If you only have this one kind of token, this is as good as it gets.

The AudioLM team’s solution was a bit roundabout. Rather than fixing SoundStream, they bypassed it and added another kind of token: cluster the intermediate-layer features of w2v-BERT (a self-supervised speech encoder)²⁹ with k-means to get a second discrete token stream — they called it the semantic token. This token performs well on the linear probing of phonemes and words — that is, what it encodes is “what the sound is saying.”

Then their model became a three-stage cascade:

First stage, the semantic LM — looks only at the semantic tokens, autoregressively generating content. This line is short and long-range stable, equivalent to “deciding what to say first.” Second stage, the coarse acoustic LM — given the semantic tokens as condition, predicts the first few layers of SoundStream RVQ (determining timbre, prosody).

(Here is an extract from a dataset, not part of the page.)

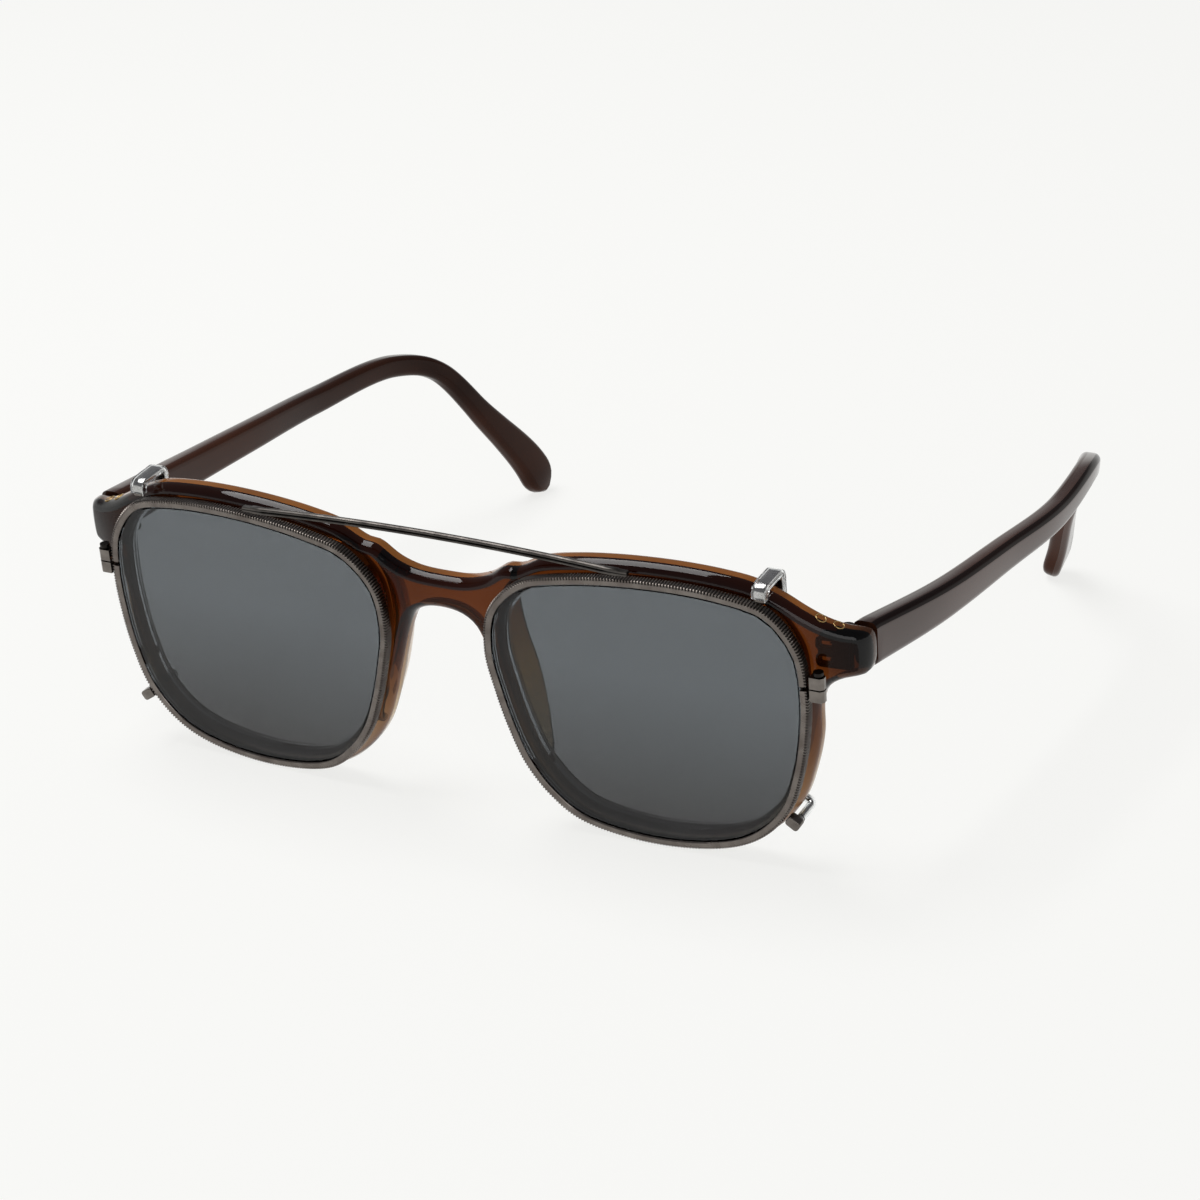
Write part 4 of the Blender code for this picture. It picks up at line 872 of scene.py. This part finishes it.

Third stage, the fine acoustic LM — given the coarse as condition, predicts the remaining layers (detail). Finally, the SoundStream decoder recovers the waveform.

AudioLM three-stage cascade

caption: “AudioLM’s cascade — two tokenizers + three LMs (the orange→blue→green three stages). Complex but effective: long-range semantics are anchored by the semantic LM, acoustic detail is filled in by the acoustic LM.”

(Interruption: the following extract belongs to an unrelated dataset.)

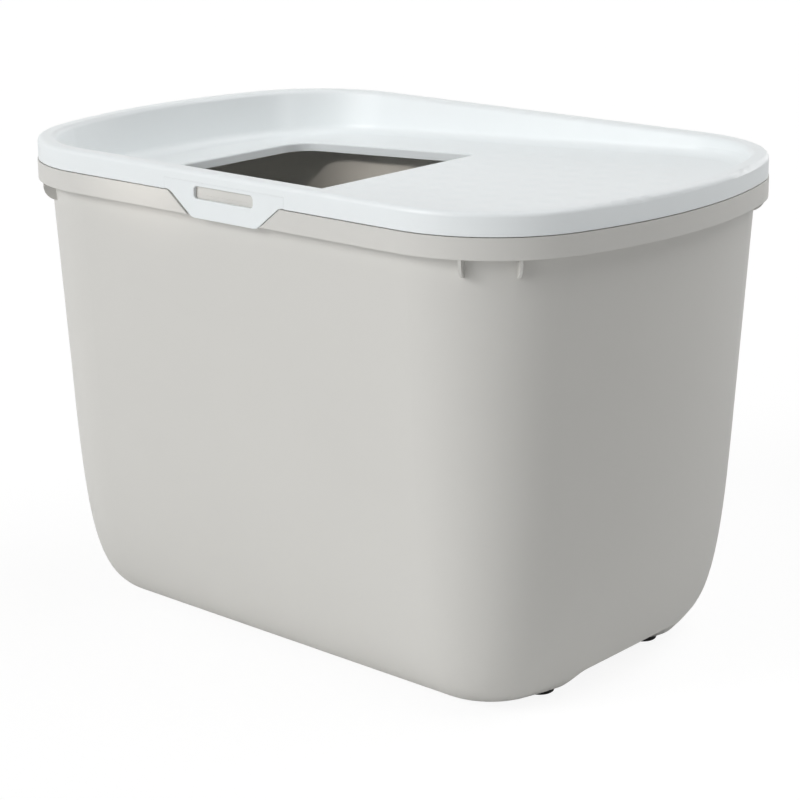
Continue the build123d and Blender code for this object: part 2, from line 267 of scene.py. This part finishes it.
moulded_skin = bpy.data.node_groups.new("moulded_skin", "ShaderNodeTree")
value_socket(moulded_skin, "Grain per metre", "INPUT", 2200.0)
value_socket(moulded_skin, "Clouds per metre", "INPUT", 9.0)
value_socket(moulded_skin, "Grain height", "OUTPUT")
value_socket(moulded_skin, "Clouds", "OUTPUT")
skin_in = moulded_skin.nodes.new("NodeGroupInput")
skin_out = moulded_skin.nodes.new("NodeGroupOutput")
skin_place = moulded_skin.nodes.new("ShaderNodeTexCoord")
grain_noise = moulded_skin.nodes.new("ShaderNodeTexNoise")
grain_noise.inputs["Detail"].default_value = 3
cloud_noise = moulded_skin.nodes.new("ShaderNodeTexNoise")
cloud_noise.inputs["Detail"].default_value = 4
cloud_noise.inputs["Roughness"].default_value = 0.55
moulded_skin.links.new(skin_place.outputs["Object"], grain_noise.inputs["Vector"])
moulded_skin.links.new(skin_place.outputs["Object"], cloud_noise.inputs["Vector"])
moulded_skin.links.new(skin_in.outputs["Grain per metre"], grain_noise.inputs["Scale"])
moulded_skin.links.new(skin_in.outputs["Clouds per metre"], cloud_noise.inputs["Scale"])
moulded_skin.links.new(grain_noise.outputs["Fac"], skin_out.inputs["Grain height"])
moulded_skin.links.new(cloud_noise.outputs["Fac"], skin_out.inputs["Clouds"])
print("group:", moulded_skin.name, [s.name for s in moulded_skin.interface.items_tree])

# %% [markdown]
# ## A material for any moulded piece
# A real plastic is never one flat colour. Here the clouds mix two tones a few hundredths apart, and the
# same clouds move the roughness a little, so that a highlight breaks up softly when the box is turned.
# The grain goes through a Bump node: it tilts the normals for the light without moving the mesh, which
# has to keep the shape of the solid model. The bump's distance is the real depth of the grain in metres.

# %% Plastic material


def plastic(name, light_tone, dark_tone, smooth, rough, grain_depth, specular):
    """A moulded plastic: two close tones and two close roughnesses, mixed by the clouds."""
    material = bpy.data.materials.new(name)
    material.use_nodes = True
    tree = material.node_tree
    shader = tree.nodes["Principled BSDF"]
    skin = tree.nodes.new("ShaderNodeGroup")
    skin.node_tree = moulded_skin
    tone = tree.nodes.new("ShaderNodeMix")
    tone.data_type = "RGBA"
    tone.inputs["A"].default_value = (*dark_tone, 1)
    tone.inputs["B"].default_value = (*light_tone, 1)
    gloss = tree.nodes.new("ShaderNodeMapRange")
    gloss.inputs["From Min"].default_value = 0.3
    gloss.inputs["From Max"].default_value = 0.7
    gloss.inputs["To Min"].default_value = smooth
    gloss.inputs["To Max"].default_value = rough
    grain = tree.nodes.new("ShaderNodeBump")
    grain.inputs["Distance"].default_value = grain_depth
    shader.inputs["Specular IOR Level"].default_value = specular
    tree.links.new(skin.outputs["Clouds"], tone.inputs["Factor"])
    tree.links.new(tone.outputs["Result"], shader.inputs["Base Color"])
    tree.links.new(skin.outputs["Clouds"], gloss.inputs["Value"])
    tree.links.new(gloss.outputs["Result"], shader.inputs["Roughness"])
    tree.links.new(skin.outputs["Grain height"], grain.inputs["Height"])
    tree.links.new(grain.outputs["Normal"], shader.inputs["Normal"])
    return material


# %% [markdown]
# ## Three finishes
# The bin is a warm greige, matt enough that the window of a room would be only a glow on it. The lid and
# its clips are a cold white with a finer grain, so they shine a little more. White plastic is never
# written as 1: it returns about nine tenths of the light, and a higher value would burn out. The feet
# are a soft rubber, nearly black and rough, with a deeper grain so that they grip.

# %% Finishes
# Roughness runs from smooth to rough; the grain's depth is in metres
bin_plastic = plastic(
    "bin_plastic",
    light_tone=(0.682, 0.674, 0.644),
    dark_tone=(0.662, 0.654, 0.624),
    smooth=0.42,
    rough=0.50,
    grain_depth=0.00002,
    specular=0.4,
)
lid_plastic = plastic(
    "lid_plastic",
    light_tone=(0.875, 0.912, 0.922),
    dark_tone=(0.861, 0.899, 0.909),
    smooth=0.30,
    rough=0.38,
    grain_depth=0.00001,
    specular=0.45,
)
foot_rubber = plastic(
    "foot_rubber",
    light_tone=(0.035, 0.035, 0.034),
    dark_tone=(0.022, 0.022, 0.022),
    smooth=0.65,
    rough=0.80,
    grain_depth=0.00004,
    specular=0.4,
)
print("finishes:", bin_plastic.name, lid_plastic.name, foot_rubber.name)

# %% [markdown]
# ## Dressing the pieces
# Every node of the solid model brought one empty material slot. The finish goes into that slot, so the
# meshes stay as they are. Anything that is neither bin, lid nor clip is a foot.

# %% Dress the pieces
node_finish = {
    "bin": bin_plastic,
    "lid": lid_plastic,
    "front_clip": lid_plastic,
    "rear_clip": lid_plastic,
}
for node_name, node_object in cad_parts.items():
    finish = node_finish.get(node_name, foot_rubber)
    for material_slot in node_object.material_slots:
        material_slot.material = finish
    print(node_name, "->", finish.name, len(node_object.data.polygons), "faces")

This was effective. AudioLM could generate 30 seconds or more of coherent English babble — the longest free speech generation of 2022. Follow-up work like Bark, MusicLM, and VALL-E all borrowed inspiration from this paradigm. It became the standard recipe of those couple of years.

But this recipe is a bit strange.

There’s no equivalent in vision. No one would use a “semantic VQGAN” plus a “texture VQGAN” and then do a three-stage cascade — VQGAN’s tokens are enough. Why does audio have to be this troublesome? I can think of three layers.

The most fundamental layer: an image’s semantics is a static single point, while speech’s semantics is a trajectory unfolding over time. Generating an image, there’s only one semantics from start to finish — “a cat sitting on a sofa,” with all tokens serving the same static scene; there’s no such thing as “semantics evolving as generation proceeds.” Speech is different: what’s said every second is moving forward, the first stage of a sentence determines the second stage, this sentence determines the next — generating audio simultaneously requires continuous semantic planning. A vision LM doesn’t need the ability of long-range semantic stability, because there’s no semantics flowing over its “long range” at all; an audio LM must have it, otherwise it’s the drift we saw.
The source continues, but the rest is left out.